There are works by Australian artists such as Ray Crooke, Nicholas Harding, Cressida Campbell, Robert Barnes, Margaret Cilento, Vicki Glazier and Lawrence Daws. Says France: ‘‘You can can see her reacting to many of the works in terms of her love of Newcastle; they tend to reflect something of the place.’’
‘‘It is very unusual to have an artist with the means within their lifetime to be a generous benefactor,’’ gallery director Ron Ramsey says. ‘‘The exhibition will provide insight into who Margaret was. It will not only show the scale of her generosity towards Newcastle, but also those artists she supported.
‘‘She felt the best way to support artists was to buy their work and one of the last paintings she gave us came after she judged the Mosman Art Prize. She awarded the first prize but she was annoyed with herself; ‘I shouldn’t have given it to that painting, I was fooled by that photo realist stuff’, she told me, ‘so I’ve bought you the one that I think really should have won’.’’
The painting by Craig Waddell is called The Sergeant and is of a rooster coincidentally called ‘‘Ol’’. It is the first time the artwork has been displayed at the gallery and, while not a conventional landscape or portrait, it is clear why it caught Olley’s eye – the bold, exuberant layers of paint. She was passionate about paint and had an eye for those who knew how to manipulate it deftly.
One for the road by Ben Quilty. Gift of the Margaret Olley Trust 2004 Newcastle Region Art Gallery collection. For more images, click on the picture above.
In 2002 as a guest judge for the Brett Whiteley Travelling Art Scholarship, she selected painter Ben Quilty as the recipient of the highly sought-after $25,000 prize. She continued to champion him and bought his striking 2006 Archibald finalist diptych of fellow artist Adam Cullen, titled Cullen – Before And After and depicting him as a kind of Jekyll and Hyde character, and donated it to the Newcastle Art Gallery. It features in the Leaving a Legacy exhibition.
Last year, Quilty, 38, won the lucrative Archibald Prize for his portrait of Olley.
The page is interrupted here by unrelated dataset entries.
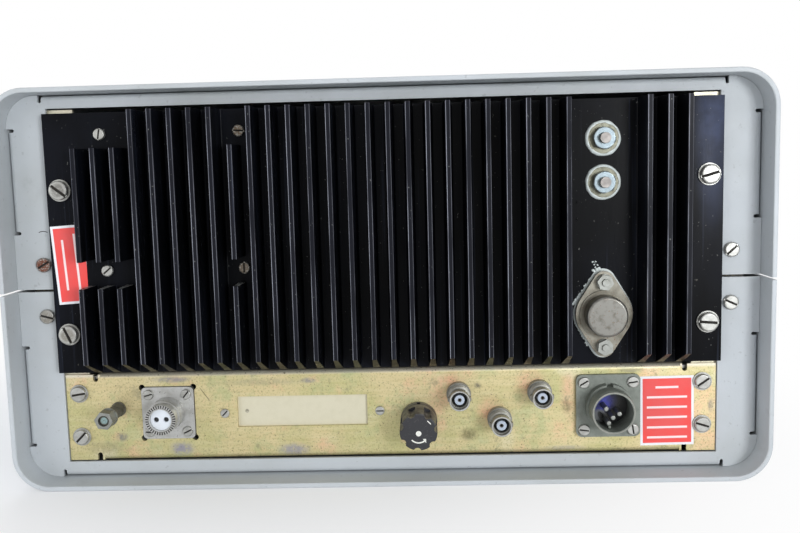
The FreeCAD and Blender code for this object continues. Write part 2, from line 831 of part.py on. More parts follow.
def backing_plate():
    """The plate behind the square cut-out, which carries the two-pin socket."""
    half = socket_flange / 2 + 4.0
    y1 = panel_back
    y0 = y1 - panel_sheet
    plate = block(socket_x - half, socket_x + half, y0, y1, socket_z - half, socket_z + half)
    cuts = [rod(socket_x, socket_z, socket_barrel_radius + hole_gap, y0 - 1, y1 + 1)]
    cuts += corner_holes(socket_x, socket_z, socket_screw_spacing, flange_screw_radius + thread_gap,
                         y0 - 1, y1 + 1)
    cuts += socket_reliefs(y0 - 1, y1 + 1)
    return without(plate, cuts)


def two_pin_shell():
    """The square flange with its round barrel and the narrower ring at its mouth."""
    half = socket_flange / 2
    tip = frame_face + socket_tip
    flange = rounded_block(socket_x - half, socket_x + half, socket_z - half, socket_z + half, 2.2,
                           panel_back, socket_flange_face)
    barrel = rod(socket_x, socket_z, socket_barrel_radius, panel_back - 9, tip - socket_ring_length)
    ring = rod(socket_x, socket_z, socket_ring_radius, tip - socket_ring_length, tip)
    cuts = [rod(socket_x, socket_z, socket_bore, panel_back - 10, tip + 1)]
    cuts += corner_holes(socket_x, socket_z, socket_screw_spacing, flange_screw_radius + hole_gap,
                         panel_back - 1, socket_flange_face + 1)
    return without(joined([flange, barrel, ring]), cuts)


def two_pin_insert():
    """The white insert with two contact holes."""
    tip = frame_face + socket_tip
    insert = rod(socket_x, socket_z, socket_bore - thread_gap, panel_back - 8, tip - 1.2)
    holes = [rod(socket_x + side * 2.35, socket_z, 1.25, tip - 9, tip) for side in (-1, 1)]
    return without(insert, holes)


def inlet_shell():
    """The square flange, the collar with its key notch and the barrel of the power inlet."""
    half = inlet_flange / 2
    tip = frame_face + inlet_tip
    flange = rounded_block(inlet_x - half, inlet_x + half, inlet_z - half, inlet_z + half, 2.8,
                           panel_face, inlet_flange_face)
    barrel = rod(inlet_x, inlet_z, inlet_barrel_radius, panel_back - 12, tip)
    collar_face = frame_face + inlet_collar_face
    collar = rod(inlet_x, inlet_z, inlet_collar_radius, inlet_flange_face, collar_face)
    cuts = [rod(inlet_x, inlet_z, inlet_bore, panel_back - 13, tip + 1),
            block(inlet_x - 1.5, inlet_x + 1.5, inlet_flange_face, collar_face + 1,
                  inlet_z + inlet_barrel_radius, inlet_z + inlet_collar_radius + 1)]
    cuts += corner_holes(inlet_x, inlet_z, inlet_screw_spacing, flange_screw_radius + hole_gap,
                         panel_face - 1, inlet_flange_face + 1)
    return without(joined([flange, collar, barrel]), cuts)


inlet_pins = ((2.6, 0.7), (-0.6, -3.6), (-3.6, -1.8), (1.4, -6.2))
inlet_floor = panel_face + 2.0


def inlet_insert():
    """The dark insert deep in the barrel that holds the pins."""
    insert = rod(inlet_x, inlet_z, inlet_bore - thread_gap, panel_back - 10, inlet_floor)
    holes = [rod(inlet_x + x, inlet_z + z, inlet_pin_radius + thread_gap, panel_back - 11, inlet_floor + 1)
             for x, z in inlet_pins]
    return without(insert, holes)


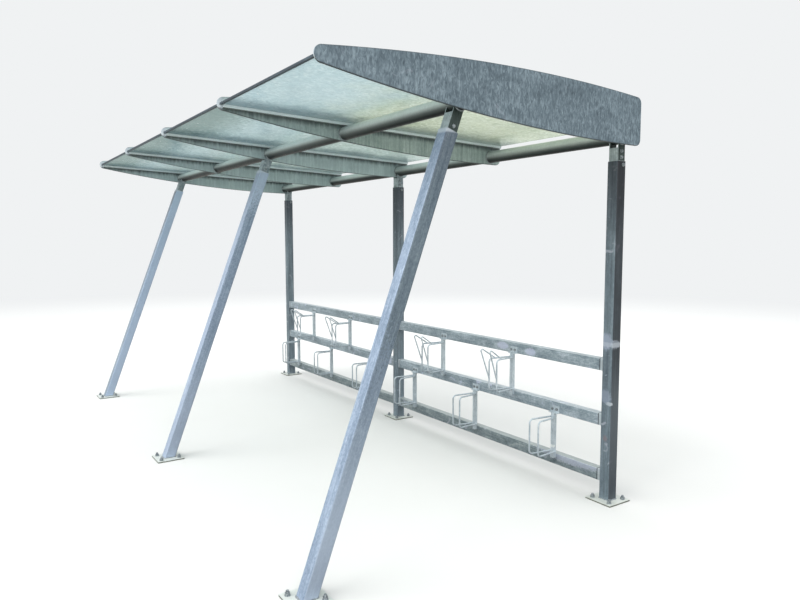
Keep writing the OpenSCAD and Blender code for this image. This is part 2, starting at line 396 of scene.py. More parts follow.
@dataclass(frozen=True)
class Slope(Layer):
    """A band along a line whose height falls with y.

    The mask is all at `inner` above the line, and nothing at `outer`; both may be below it.
    """

    height: float = 0.0
    fall: float = 0.0
    inner: float = 0.0
    outer: float = -0.04
    cut: float = 0.001
    edge_waver: float = 0.0
    waver_size: Triple = (0.02, 0.02, 0.3)

    def mask(self, paint: Paint) -> Signal:
        """A fade from inner to outer, cut off sharply on the inner side."""
        above = paint.across(2) + paint.across(1) * self.fall - self.height
        cut = self.cut if self.inner > self.outer else -self.cut
        edge = paint.band(above, self.inner + cut, self.inner)
        if self.edge_waver:
            edge_noise = paint.noise(self.waver_size, 4.0, 0.3, 5.0) - 0.5
            above = above + edge_noise * self.edge_waver
        return edge * paint.band(above, self.outer, self.inner)


@dataclass(frozen=True)
class Arc(Layer):
    """A thin line along a round edge, where the distance from the arc's middle is the radius."""

    middle: Pair = (0.0, 0.0)
    radius: float = 1.0
    width: float = 0.006

    def mask(self, paint: Paint) -> Signal:
        """A rise over the width up to the radius, from inside the arc."""
        off = paint.vector("SUBTRACT", paint.place, (0.0, *self.middle))
        far = paint.measure("LENGTH", paint.vector("MULTIPLY", off, (0.0, 1.0, 1.0)))
        return paint.band(far, self.radius - self.width, self.radius - 0.3 * self.width)


@dataclass(frozen=True)
class Zinc:
    """Hot-dip galvanised steel: streaks, feathers, clouds and crystals, then its layers."""

    name: str
    dark: Colour
    mid: Colour
    light: Colour
    streak: Triple = (0.016, 0.016, 0.6)
    streak_share: float = 0.5
    feather: Triple = (0.012, 0.012, 0.04)
    feather_share: float = 0.4
    cloud: Triple = (0.25, 0.25, 0.25)
    cloud_share: float = 0.5
    crystal: Triple = (0.01, 0.01, 0.01)
    crystal_share: float = 0.15
    bloom: Colour = seen(196, 201, 214)
    bloom_size: Triple = (0.08, 0.08, 0.06)
    bloom_from: float = 0.62
    bloom_share: float = 0.5
    grain: Triple = (0.0016, 0.0016, 0.0016)
    rough: float = 0.45
    metal: float = 0.12
    mirror: float = 0.5
    relief: float = 0.2
    depth: float = 0.0012
    turn: float = 0.0
    layers: tuple[Layer, ...] = ()

    def make(self) -> Material:
        """Builds the material.

        Returns:
            The material, whose tone is 0.5 plus each pattern's share of its spread.
        """
        paint = Paint(self.name, self.turn)
        crystals = paint.cells(self.crystal)
        feathers = paint.noise(self.feather, 4.0, 1.2, 7.3)
        streaks = paint.noise(self.streak, 3.0, 0.2)
        clouds = paint.noise(self.cloud, 4.0, 0.6, 3.1)
        tone = ((crystals - 0.5) * self.crystal_share
                + (feathers - 0.5) * (2 * self.feather_share)
                + (streaks - 0.5) * (2 * self.streak_share)
                + (clouds - 0.5) * (2 * self.cloud_share) + 0.5)
        colour = paint.ramp(tone, self.dark, self.mid, self.light)
        bloom = paint.band(paint.noise(self.bloom_size, 5.0, 0.8, 11.0),
                           self.bloom_from, self.bloom_from + 0.08)
        colour = paint.mix(bloom * self.bloom_share, colour, self.bloom)
        for layer in self.layers:
            colour = layer.lay(paint, colour)
        grain = paint.noise(self.grain)
        rough = (crystals - 0.5) * 0.1 + (clouds - 0.5) * 0.2 + bloom * 0.1 + self.rough
        height = crystals * 0.3 + feathers * 0.4 + grain * 0.3 + streaks * 0.6 + bloom * 0.3
        return paint.close(paint.coat(colour, rough, height, (self.relief, self.depth),
                                      self.metal, self.mirror))


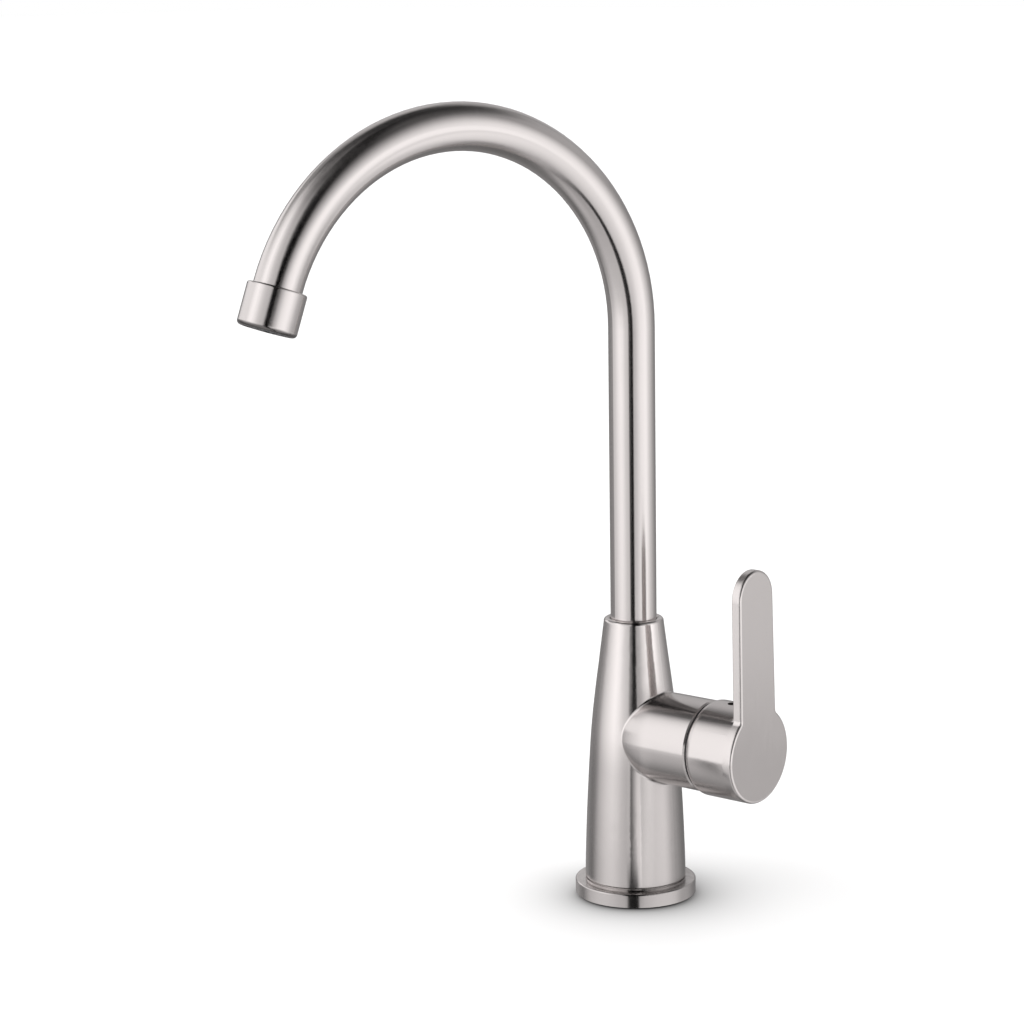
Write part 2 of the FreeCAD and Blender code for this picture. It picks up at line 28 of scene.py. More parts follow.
class Graph:
    """Adds and links the nodes of one tree."""

    def __init__(self, tree):
        self.tree = tree
        tree.nodes.clear()

    def put(self, value, socket):
        if isinstance(value, bpy.types.NodeSocket):
            self.tree.links.new(value, socket)
        else:
            socket.default_value = value

    def node(self, kind, settings=None, **inputs):
        node = self.tree.nodes.new(kind)
        for name, value in (settings or {}).items():
            setattr(node, name, value)
        for name, value in inputs.items():
            self.put(value, node.inputs[name.replace("_", " ")])
        return node

    def math(self, operation, *values):
        node = self.node("ShaderNodeMath", {"operation": operation})
        for value, socket in zip(values, node.inputs):
            self.put(value, socket)
        return node.outputs[0]

    def total(self, first, *others):
        for other in others:
            first = self.math("ADD", first, other)
        return first

    def product(self, first, *others):
        for other in others:
            first = self.math("MULTIPLY", first, other)
        return first

    def length(self, a, b):
        return self.math("SQRT", self.total(self.product(a, a), self.product(b, b)))

    def vector(self, operation, *values):
        node = self.node("ShaderNodeVectorMath", {"operation": operation})
        for value, socket in zip(values, node.inputs):
            self.put(value, socket)
        name = "Value" if operation == "DOT_PRODUCT" else "Vector"
        return node.outputs[name]

    def scaled(self, vector, amount):
        node = self.node("ShaderNodeVectorMath", {"operation": "SCALE"}, Scale=amount)
        self.put(vector, node.inputs[0])
        return node.outputs["Vector"]

    def split(self, vector):
        return self.node("ShaderNodeSeparateXYZ", Vector=vector).outputs

    def join(self, x, y, z):
        return self.node("ShaderNodeCombineXYZ", X=x, Y=y, Z=z).outputs["Vector"]

    def spread(self, value, start, end, low, high, kind="LINEAR"):
        """Goes from low to high while the value goes from start to end."""
        node = self.node("ShaderNodeMapRange", {"interpolation_type": kind}, Value=value)
        for name, number in [("From Min", start), ("From Max", end), ("To Min", low), ("To Max", high)]:
            self.put(number, node.inputs[name])
        return node.outputs["Result"]

    def step(self, value, start, end, low=0.0, high=1.0):
        return self.spread(value, start, end, low, high, "SMOOTHSTEP")

    def noise(self, vector, scale, detail=2.0, rough=0.5):
        node = self.node("ShaderNodeTexNoise", Vector=vector, Scale=scale, Detail=detail, Roughness=rough)
        return node.outputs["Fac"]

    def mix(self, factor, a, b):
        """Mixes two vectors or colours."""
        node = self.node("ShaderNodeMix", {"data_type": "RGBA"})
        for value, number in [(factor, 0), (a, 6), (b, 7)]:
            self.put(value, node.inputs[number])
        return node.outputs[2]

    def blend(self, factor, a, b):
        """Mixes two numbers."""
        node = self.node("ShaderNodeMix", {"data_type": "FLOAT"})
        for value, number in [(factor, 0), (a, 2), (b, 3)]:
            self.put(value, node.inputs[number])
        return node.outputs[0]

    def levels(self, degrees, stops):
        """Brightness by degrees from -180 to 180."""
        peak = max(level for place, level in stops)
        node = self.node("ShaderNodeValToRGB", Fac=self.spread(degrees, -180.0, 180.0, 0.0, 1.0))
        elements = node.color_ramp.elements
        while len(elements) < len(stops):
            elements.new(0.5)
        for element, (place, level) in zip(elements, stops):
            element.position = (place + 180) / 360
            element.color = (level / peak, level / peak, level / peak, 1)
        return self.product(node.outputs["Color"], peak)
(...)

‘‘When I first saw the portrait before it had been judged I thought, what a great painting it would be for our collection,’’ Ramsey says. ‘‘I asked a colleague to phone Ben to just see where it might be in terms of ownership, and he came back to us and said if he wins the Archibald he will keep it, if he doesn’t win, then Margaret has first option.
‘‘So I phoned Margaret and I said, ‘That’s a great portrait of you, it would be fantastic for our collection, blah, blah, blah and she said nothing. She wouldn’t divulge the fact that she was the potential owner. Christine France was there and she got on the phone and said, ‘You know Margaret has got first option’. I didn’t let on that I knew. I heard Margaret yell out in the background, ‘Yeah, I got it in front of all of you’.
‘‘She had her idea about what she’d do with it, but she kept it to herself. She was very diplomatic, very loyal. Suffer you fool if you thought she was fragile. She was sharp to the last.’’
Leaving a Legacy: Margaret Olley’s Gifts to Newcastle opens today at Newcastle Art Gallery and continues until April 15. Gallery director Ron Ramsey will discuss the paintings donated by Olley at an Art Gallery Society event on March 7 at 10.30am. Tickets are $15 for non-members and $10 for members. Christine France will discuss Olley’s work as artist and benefactor at a free gallery event on International Women’s Day, March 8, at 2pm.